Four months later, on Aug. 21, Cohen pleaded guilty to campaign finance charges and admitted that he paid off adult film actress Stormy Daniels "at the direction of the candidate," referring to Trump, "for the principal purpose of influencing the election" for president in 2016. The $130,000 payment to Daniels is considered by the government to be an illegal donation to Trump's campaign since it was intended to improve Trump's election chances. The legal limit for individual contributions is $2,700 in a general election.

Cohen also admitted he arranged a $150,000 payment by American Media Inc. to a former Playboy playmate, Karen McDougal, in late summer 2016 to silence her about an alleged affair she says she had with Trump. He also pleaded guilty to multiple counts of tax evasion, bank fraud and making false statements regarding a credit decision.

On Nov. 29, Cohen pleaded guilty again after he was charged by Mueller's office of lying to Congress.

Cohen's lawyers had previously argued that he should not serve time in prison. In a court filing, Cohen's legal team wrote that his misdeeds arose out of his "fierce loyalty" to Trump, who is referred to as "Client-1." 

"Michael regrets that his vigor in promoting Client-1's interests in the heat of political battle led him to abandon good judgment and cross legal lines," his lawyer wrote.

Cohen's lawyers said in the filing that he was in "close and regular contact with White House-based staff and legal counsel" when he made false statements in 2017 to the Senate Intelligence Committee about the Trump Tower Moscow project and that he acted at Trump's direction in paying off the women who alleged affairs with the future president.

Trump and his legal team have attempted to downplay the crimes Cohen pleaded guilty to last month and implicated the president in. Trump has said that Cohen deserves a "full and complete" sentence. The president at first denied having the affairs but later acknowledged them. This week, he insisted that the hush-money payments to women were "a simple private transaction" rather than a violation of campaign finance law. He also said that, even if the hush-money payments were campaign transactions, any failure to obey federal election regulations should be considered only a civil offense – not a criminal one.

On Monday, Trump accused the Democrats of zeroing in on the campaign finance charges, because – he alleged – they had not been able to prove he colluded with Russia to influence the outcome of the 2016 election. "Cohen just trying to get his sentence reduced," Trump wrote on Twitter. "WITCH HUNT!"

Trump has also recently slammed Cohen as a "weak person," who is lying to get a more lenient prison sentence. Cohen, however, never signed a formal cooperation agreement with prosecutors in Manhattan.

Cohen, who was previously one of the president's most loyal and ardent defenders in business in politics, indicated earlier this year that his loyalty to Trump might be wavering as he vowed to "put family and country first" by cooperating with prosecutors.

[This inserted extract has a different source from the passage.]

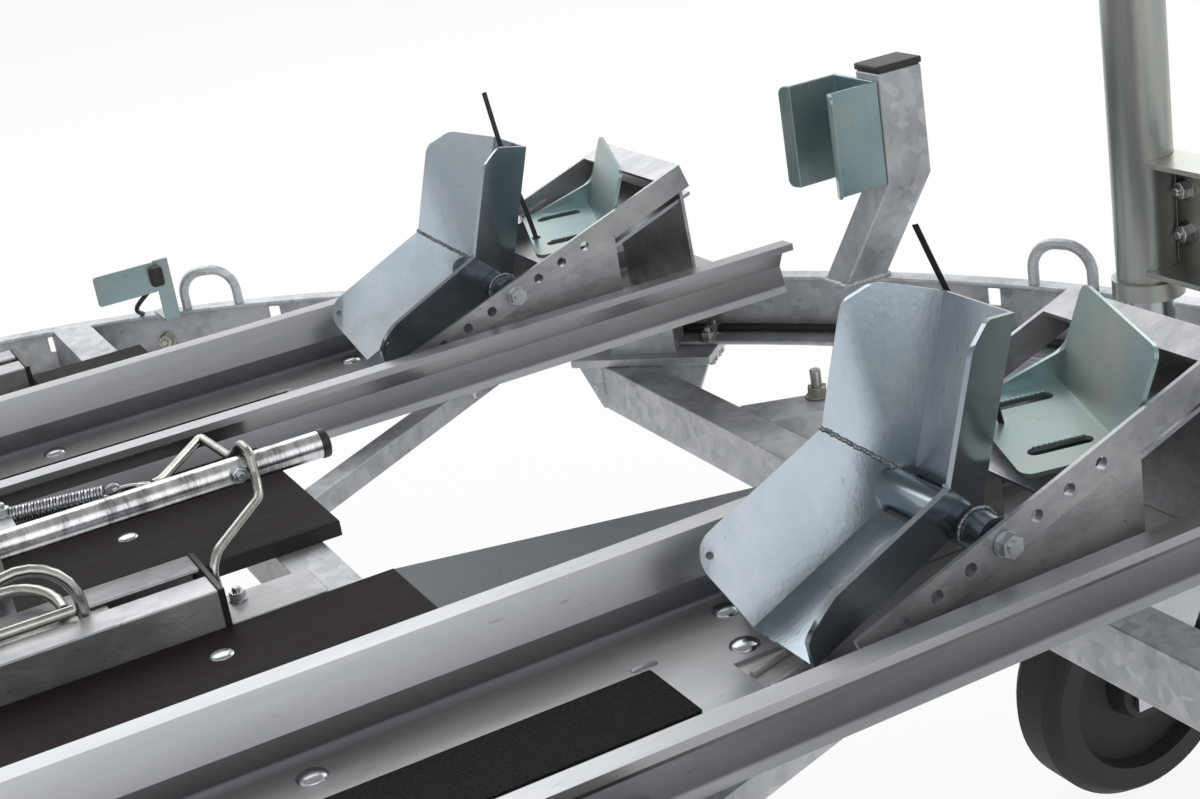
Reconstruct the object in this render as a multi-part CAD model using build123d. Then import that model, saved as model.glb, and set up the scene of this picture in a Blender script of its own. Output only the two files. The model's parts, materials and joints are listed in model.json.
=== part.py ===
from build123d import *
import math
import os

# Motorcycle trailer with three wheel rails, each with a rocking wheel chock.
# +X forward, +Y left, +Z up. The model is drawn from below the middle of the wheel axis
# and saved with its origin on the ground, below the middle of the whole outline.

# Levels
floor_top = 400.0
sheet = 3.0
rest_gap = 0.3

# Perimeter frame: a channel bent to a round bow, tighter corners, straight sides and rear
bow_radius = 1075.0
corner_radius = 782.0
side_y = 1197.0
bow_centre_x = 288.0
beam_height = 60.0
beam_wall = 4.0
top_flange = 18.0
bottom_flange = 40.0
frame_rear_x = -1215.0
slot_width = 12.0
slot_height = 16.0
slot_drop = 18.0
slot_angles = (-69.5, -52.0, -25.6, -8.0, 8.0, 25.6, 52.0, 69.5)

# Wheel rails, one folded sheet each: half widths and heights of the section
rail_pitch = 667.0
rail_shift = 12.0
rail_front_x = 1117.0
rail_rear_x = -1200.0
rail_floor_half = 91.0
rail_kink_half = 84.5
rail_kink_height = 21.0
rail_fold_half = 98.5
rail_height = 47.0
rail_lip_half = 115.0
rail_hem = 6.0
drain_length = 18.0
drain_width = 7.0
drain_offset = 45.0
drain_x = (-950.0, -450.0, 50.0, 680.0)
window_size = 46.0
window_x = 744.0

# Cross members: the chassis one in front, and those below the deck by their rear edge
cross_width = 36.0
cross_height = 45.0
cross_wall = 3.0
front_cross_x = 988.0
deck_cross_x = (560.0, 345.0, -381.0, -770.0)
bay_beam_inset = 260.0
stay_width = 20.0
stay_height = 18.0
# start beside the middle line, end forward, end beside the middle line
stay_table = ((467.0, 1010.0, 760.0), (97.0, 820.0, 20.0))

# Chassis joint below the bow: flange plates, gussets and spacers at one angle
flange_angle = 43.8
flange_thickness = 8.0
flange_depth = 72.0
flange_length = 139.0
gusset_bottom = 92.0
spacer_depth = 57.0
spacer_inset = 25.0
spacer_length = 65.0

# Drawbar
arm_side = 45.0
arm_wall = 4.0
arm_rear_y = 509.0
arm_front_x = 2060.0
arm_front_y = 34.0
coupling_reach = 110.0
coupling_radius = 44.0
neck_half = 28.0
neck_height = 44.0
neck_wall = 5.0
foot_half = 62.0
ball_radius = 25.2
ball_depth = 22.0

# Chocks: rail, the chock's and the rail's own middle line, place of the pivot along it
chock_table = (
    ("left", rail_pitch, rail_pitch + rail_shift, 860.0),
    ("centre", 0.0, rail_shift, 850.0),
    ("right", -rail_pitch, -rail_pitch - rail_shift, 860.0),
)
pivot_height = 65.0
incline = 19.0
strip_half_gap = 71.0
strip_height = 22.0
strip_rear = -104.0
strip_front = 186.0
hole_pitch = 25.0
hole_count = 7
hole_radius = 4.2
pivot_bolt_radius = 4.0
bolt_head_radius = 7.5
bolt_head_height = 6.5
washer_radius = 8.0
web_start = 52.0
web_drop = 18.0
gusset_front = 102.0
cap_start = 160.0
support_front = 178.0
foot_length = 24.0
foot_width = 20.0

# Rocker: two folded trays welded to a pivot tube
tray_width = 60.0
wing_depth = 50.0
wing_flare = 31.0
rocker_sheet = 3.0
tube_radius = 12.5
tube_side_gap = 1.5
pivot_clearance = 0.08
upper_start = (14.0, 8.0)
upper_lean = 17.5
upper_length = 110.0
lower_slope = 24.6
lower_start = (-12.0, -7.0)
lower_length = 106.0
upper_cut = 16.0
lower_cut = 11.0
notch_half = 27.0
notch_gap = 3.0

# Wheel stop: a slotted base and a wing folded up from it, clamped askew on the web
stop_length = 107.6
stop_base = 62.4
stop_wing = 63.5
stop_lean = 20.0
stop_corner = (131.9, 40.8, 30.0)
stop_turn = (5.1, -2.2, -18.7)
stop_slots = (21.4, 83.9)
stop_slot_length = 40.0
stop_slot_width = 9.0
stop_slot_front = 10.3
stop_ear = 20.0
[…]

His decision to cooperate with Mueller has made him arguably one of the most key witnesses against his former boss — and the special counsel's office, for its part, appears to view Cohen as a valuable cooperator who can highlight Trump's business dealings as Mueller continues to probe any connection the president has to Russia. Mueller's prosecutors did not recommend a specific sentence in their case and said that Cohen should not receive additional prison time beyond his sentence in the New York case.

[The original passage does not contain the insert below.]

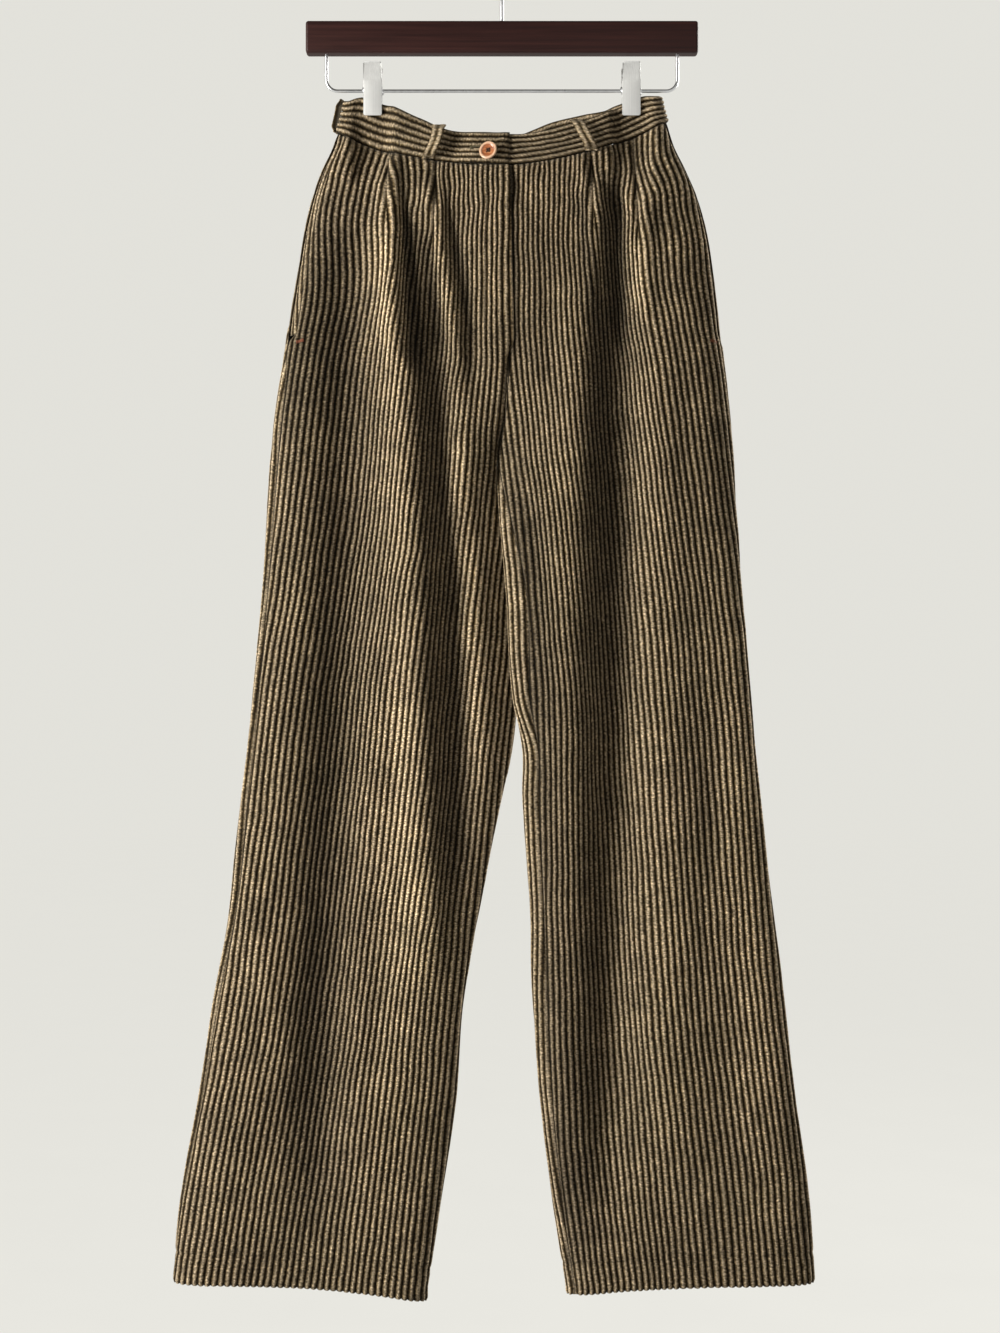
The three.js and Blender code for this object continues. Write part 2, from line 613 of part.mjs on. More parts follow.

Mueller's team credited Cohen with providing "useful information" about the ongoing Russia investigation, as well as "relevant information" about his contacts with people connected to the White in 2017 and 2018, suggesting an ongoing inquiry into obstruction of justice. Notably, the special counsel indicates that Cohen "described the circumstances of preparing and circulating his response to the congressional inquiries, while continuing to accept responsibility for the false statements within it." That statement signals that Mueller believes someone in the Trump administration knew of and approved in advance Cohen's misleading statements to Congress, which is potentially impeachable if Trump himself is implicated.